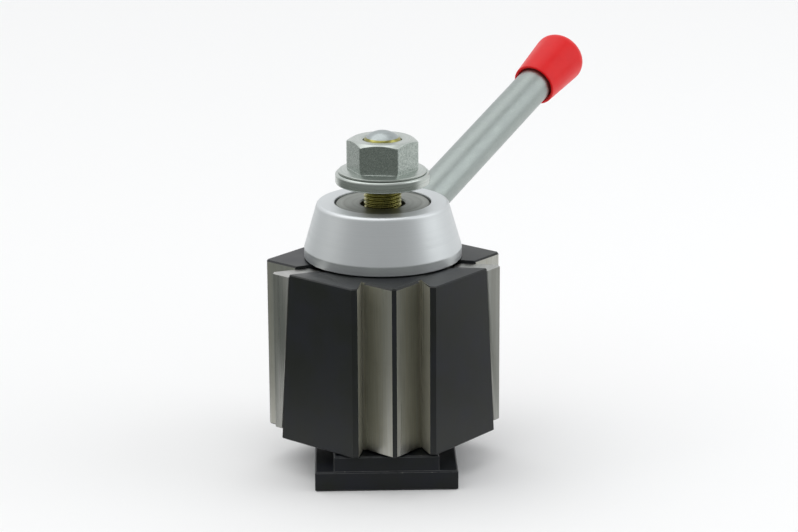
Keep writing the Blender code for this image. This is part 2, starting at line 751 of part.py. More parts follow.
def make_snap_ring(parent, material):
    """Split retaining ring in the groove of the hub's neck, under the lift ring."""
    top = RING_BASE - GAP
    inner = HUB_NECK_R - SNAP_GROOVE + GAP
    outer_arc = arc((0.0, 0.0), SNAP_R, SNAP_SPLIT, 2.0 * math.pi - SNAP_SPLIT, 40)
    inner_arc = arc((0.0, 0.0), inner, 2.0 * math.pi - SNAP_SPLIT, SNAP_SPLIT, 40)
    ring = lofted([(outer_arc + inner_arc, top - SNAP_THICK), (outer_arc + inner_arc, top)])
    return add_object("snap_ring", ring, parent, material)


def torus(centre, radius, level):
    """Round-section ring about Z."""
    section = arc((centre, level), radius, 0.0, 2.0 * math.pi, 8)[:-1]
    return turned(section, ROUND)


def make_chip_seal(parent, material):
    """O-ring in the hub's bore that keeps chips out of the thread."""
    return add_object("chip_seal", torus(SEAL_CENTRE, SEAL_R, SEAL_LEVEL), parent, material)


def make_handle_rod(parent, material):
    """Straight round rod with a thinner threaded end in the hub."""
    edge = ROD_CHAMFER
    outline = [
        (0.0, ROD_STUB_START),
        (ROD_STUB_R - edge, ROD_STUB_START),
        (ROD_STUB_R, ROD_STUB_START + edge),
        (ROD_STUB_R, ROD_START),
        (ROD_R, ROD_START),
        (ROD_R, ROD_END - edge),
        (ROD_R - edge, ROD_END),
        (0.0, ROD_END),
    ]
    return add_object("handle_rod", moved(turned(outline, ROUND), handle_matrix()), parent, material)


def make_handle_grip(parent, material):
    """Push-on grip: flares towards its rounded end, open at the mouth."""
    end = GRIP_START + GRIP_LENGTH
    hole = ROD_R + GAP
    slope = math.atan2(GRIP_MOUTH_R - GRIP_END_R, GRIP_LENGTH)
    rounded = arc((GRIP_END_R - GRIP_ROUND, end - GRIP_ROUND), GRIP_ROUND, slope, math.pi / 2.0, 8)
    outline = [
        (hole, GRIP_START + GRIP_MOUTH_FUNNEL),
        (GRIP_MOUTH_R - GRIP_MOUTH_RIM, GRIP_START),
        (GRIP_MOUTH_R, GRIP_START + GRIP_MOUTH_RIM),
    ] + rounded + [
        (0.0, end),
        (0.0, ROD_END + GAP),
        (hole, ROD_END + GAP),
    ]
    return add_object("handle_grip", moved(turned(outline, ROUND), handle_matrix()), parent, material)


# ---------------------------------------------------------------- clamp nut and washer

def make_clamp_washer(parent, material):
    """Thick captive washer; a recess in its underside takes the clip."""
    edge = WASHER_CHAMFER
    top = WASHER_BASE + WASHER_THICK
    outline = [
        (WASHER_BORE_R, WASHER_BASE + CLIP_SEAT),
        (WASHER_BORE_R + CLIP_RECESS, WASHER_BASE + CLIP_SEAT),
        (WASHER_BORE_R + CLIP_RECESS, WASHER_BASE),
        (WASHER_R - edge, WASHER_BASE),
        (WASHER_R, WASHER_BASE + edge),
        (WASHER_R, top - edge),
        (WASHER_R - edge, top),
        (WASHER_BORE_R, top),
    ]
    return add_object("clamp_washer", turned(outline, ROUND_FINE), parent, material)


def make_clamp_nut(parent, material):
    """Hexagon nut with a conical flange, and a spigot that passes through the washer."""
    corner = NUT_FLATS / math.sqrt(3.0)
    bore = STUD_R + GAP
    angles = [math.radians(60.0 * i + 30.0) for i in range(6)]
    hexagon = [(corner * math.cos(a), corner * math.sin(a)) for a in angles]
    prism = lofted([(hexagon, NUT_BASE + NUT_FLANGE_RIM), (hexagon, NUT_TOP)])
    piece = add_object("clamp_nut", prism, parent, material)
    piece.rotation_euler.z = NUT_TURN
    dome = turned([
        (0.0, NUT_BASE - PAST),
        (corner + PAST, NUT_BASE - PAST),
        (corner + PAST, NUT_TOP - NUT_CROWN_DROP),
        (NUT_CROWN_R, NUT_TOP),
        (0.0, NUT_TOP),
    ], ROUND_FINE)
    boolean(piece, "INTERSECT", dome)
    flange = turned([
        (0.0, NUT_BASE),
        (NUT_FLANGE_R, NUT_BASE),
        (NUT_FLANGE_R, NUT_BASE + NUT_FLANGE_RIM),
        (NUT_CONE_R, NUT_BASE + NUT_CONE_RISE),
        (0.0, NUT_BASE + NUT_CONE_RISE),
    ], ROUND_FINE)
    boolean(piece, "UNION", flange)
    groove_top = WASHER_BASE + CLIP_SEAT
    groove_base = groove_top - 2.0 * CLIP_R - 2.0 * GAP
    groove_depth = NUT_SPIGOT_R - CLIP_CENTRE + CLIP_R + GAP
    spigot = turned([
        (0.0, WASHER_BASE + NUT_SPIGOT_INSET),
        (NUT_SPIGOT_R, WASHER_BASE + NUT_SPIGOT_INSET),
        (NUT_SPIGOT_R, groove_base),
        (NUT_SPIGOT_R - groove_depth, groove_base),
        (NUT_SPIGOT_R - groove_depth, groove_top),
        (NUT_SPIGOT_R, groove_top),
        (NUT_SPIGOT_R, NUT_BASE + NUT_FLANGE_RIM),
        (0.0, NUT_BASE + NUT_FLANGE_RIM),
    ], ROUND)
    boolean(piece, "UNION", spigot)
    bored = turned([
        (0.0, WASHER_BASE - PAST),
        (bore, WASHER_BASE - PAST),
        (bore, NUT_TOP - NUT_BORE_CHAMFER),
        (bore + NUT_BORE_CHAMFER + PAST, NUT_TOP + PAST),
        (0.0, NUT_TOP + PAST),
    ], ROUND)
    boolean(piece, "DIFFERENCE", bored)
    return piece


def make_washer_clip(parent, material):
    """Wire ring on the nut's spigot that keeps the washer on the nut."""
    level = WASHER_BASE + CLIP_SEAT - CLIP_R - GAP
    return add_object("washer_clip", torus(CLIP_CENTRE, CLIP_R, level), parent, material)


# ---------------------------------------------------------------- the whole post

def main():
    clear_scene()
    black = finish_material("black_oxide", (0.025, 0.028, 0.03), 0.42, 0.6)
    ground = finish_material("ground_steel", (0.45, 0.46, 0.44), 0.35, 1.0)
    turned_steel = finish_material("turned_steel", (0.4, 0.41, 0.4), 0.4, 1.0)
    satin = finish_material("satin_hub", (0.62, 0.65, 0.67), 0.45, 1.0)
    zinc = finish_material("bright_zinc", (0.62, 0.67, 0.64), 0.3, 1.0)
    yellow_zinc = finish_material("yellow_zinc", (0.3, 0.26, 0.05), 0.35, 1.0)
    rod_zinc = finish_material("rod_zinc", (0.55, 0.6, 0.58), 0.38, 1.0)
    red = finish_material("red_grip", (0.68, 0.03, 0.035), 0.35, 0.0)
    rubber = finish_material("seal_rubber", (0.02, 0.02, 0.02), 0.8, 0.0)

    base = joint_frame("base_frame")
    make_tnut(base, black)
    make_stud(base, yellow_zinc)
    make_stud_lock_pin(base, turned_steel)

    post = joint_frame("post_frame")
    make_post_block(post, black)
    make_column(post, turned_steel)
    make_column_screws(post, black)
    make_column_dowels(post, turned_steel)
    make_ring_guide_pins(post, turned_steel)

    lift = joint_frame("lift_frame")
    make_lift_ring(lift, turned_steel)

    hub = joint_frame("hub_frame")
    make_hub(hub, satin)
    make_turn_stop_pin(hub, turned_steel)
    make_snap_ring(hub, turned_steel)
    make_chip_seal(hub, rubber)
    make_handle_rod(hub, rod_zinc)
    make_handle_grip(hub, red)

    make_gib("gib_left", on_left_face, joint_frame("gib_left_frame"), ground)
    make_gib("gib_right", on_right_face, joint_frame("gib_right_frame"), ground)

    make_clamp_washer(joint_frame("washer_frame"), zinc)
    nut = joint_frame("nut_frame")
    make_clamp_nut(nut, zinc)
    make_washer_clip(nut, turned_steel)


main()
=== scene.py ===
"""Finishes and fine surfaces of a wedge type quick change tool post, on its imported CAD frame.

The round pieces are turned afresh with numpy from their profiles, the stud gets its thread,
and the nut its hexagon and crown. The block, the gibs and the T-nut keep their CAD shapes and
get broken edges, with ground seats and blacked faces told apart by where they look. The
column, the screws, the pins, the rings and the seal are the CAD nodes themselves, in finishes
of their own. All lengths are in metres.
"""

import math

import bmesh
import bpy
import numpy as np
from mathutils import Matrix, Vector


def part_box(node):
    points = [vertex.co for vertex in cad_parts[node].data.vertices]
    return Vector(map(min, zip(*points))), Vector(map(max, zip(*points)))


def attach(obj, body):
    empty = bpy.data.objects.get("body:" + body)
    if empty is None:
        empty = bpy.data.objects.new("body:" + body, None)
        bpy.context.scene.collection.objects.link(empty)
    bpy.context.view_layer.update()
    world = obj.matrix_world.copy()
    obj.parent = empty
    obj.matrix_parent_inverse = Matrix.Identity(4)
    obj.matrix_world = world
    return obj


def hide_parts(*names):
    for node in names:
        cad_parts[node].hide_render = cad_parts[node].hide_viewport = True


MM = 0.001
INCH = 25.4 * MM
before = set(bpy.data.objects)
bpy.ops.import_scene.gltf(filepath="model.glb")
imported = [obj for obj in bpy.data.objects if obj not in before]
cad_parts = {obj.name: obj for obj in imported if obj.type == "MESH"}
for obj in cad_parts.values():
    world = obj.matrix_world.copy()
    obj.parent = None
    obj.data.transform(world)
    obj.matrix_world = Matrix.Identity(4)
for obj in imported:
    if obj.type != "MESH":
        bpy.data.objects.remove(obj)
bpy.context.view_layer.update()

# ---------------------------------------------------------------- measures of the pieces

BLOCK_LOW, BLOCK_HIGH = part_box("post_block")
BLOCK_BASE = BLOCK_LOW.z
BLOCK_TOP = BLOCK_HIGH.z
BLOCK_HALF = BLOCK_HIGH.y
BLOCK_MIDDLE = (BLOCK_BASE + BLOCK_TOP) / 2
SIDE_REACH = 34.0 * MM       # side faces have their middles this near the block's middle
SEAT_DEPTH = 0.7 * MM        # seats and reliefs lie this near the block's sides
RELIEF_DEPTH = 0.3 * MM      # reliefs lie deeper than this, and flanks further out
FLANK_REACH = 12.0 * MM      # fixed flanks lie this far out, or further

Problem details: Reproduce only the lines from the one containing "make_stud(base, yellow_zinc)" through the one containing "if empty is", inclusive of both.

Task response:
    make_stud(base, yellow_zinc)
    make_stud_lock_pin(base, turned_steel)

    post = joint_frame("post_frame")
    make_post_block(post, black)
    make_column(post, turned_steel)
    make_column_screws(post, black)
    make_column_dowels(post, turned_steel)
    make_ring_guide_pins(post, turned_steel)

    lift = joint_frame("lift_frame")
    make_lift_ring(lift, turned_steel)

    hub = joint_frame("hub_frame")
    make_hub(hub, satin)
    make_turn_stop_pin(hub, turned_steel)
    make_snap_ring(hub, turned_steel)
    make_chip_seal(hub, rubber)
    make_handle_rod(hub, rod_zinc)
    make_handle_grip(hub, red)

    make_gib("gib_left", on_left_face, joint_frame("gib_left_frame"), ground)
    make_gib("gib_right", on_right_face, joint_frame("gib_right_frame"), ground)

    make_clamp_washer(joint_frame("washer_frame"), zinc)
    nut = joint_frame("nut_frame")
    make_clamp_nut(nut, zinc)
    make_washer_clip(nut, turned_steel)


main()
=== scene.py ===
"""Finishes and fine surfaces of a wedge type quick change tool post, on its imported CAD frame.

The round pieces are turned afresh with numpy from their profiles, the stud gets its thread,
and the nut its hexagon and crown. The block, the gibs and the T-nut keep their CAD shapes and
get broken edges, with ground seats and blacked faces told apart by where they look. The
column, the screws, the pins, the rings and the seal are the CAD nodes themselves, in finishes
of their own. All lengths are in metres.
"""

import math

import bmesh
import bpy
import numpy as np
from mathutils import Matrix, Vector


def part_box(node):
    points = [vertex.co for vertex in cad_parts[node].data.vertices]
    return Vector(map(min, zip(*points))), Vector(map(max, zip(*points)))


def attach(obj, body):
    empty = bpy.data.objects.get("body:" + body)
    if empty is None:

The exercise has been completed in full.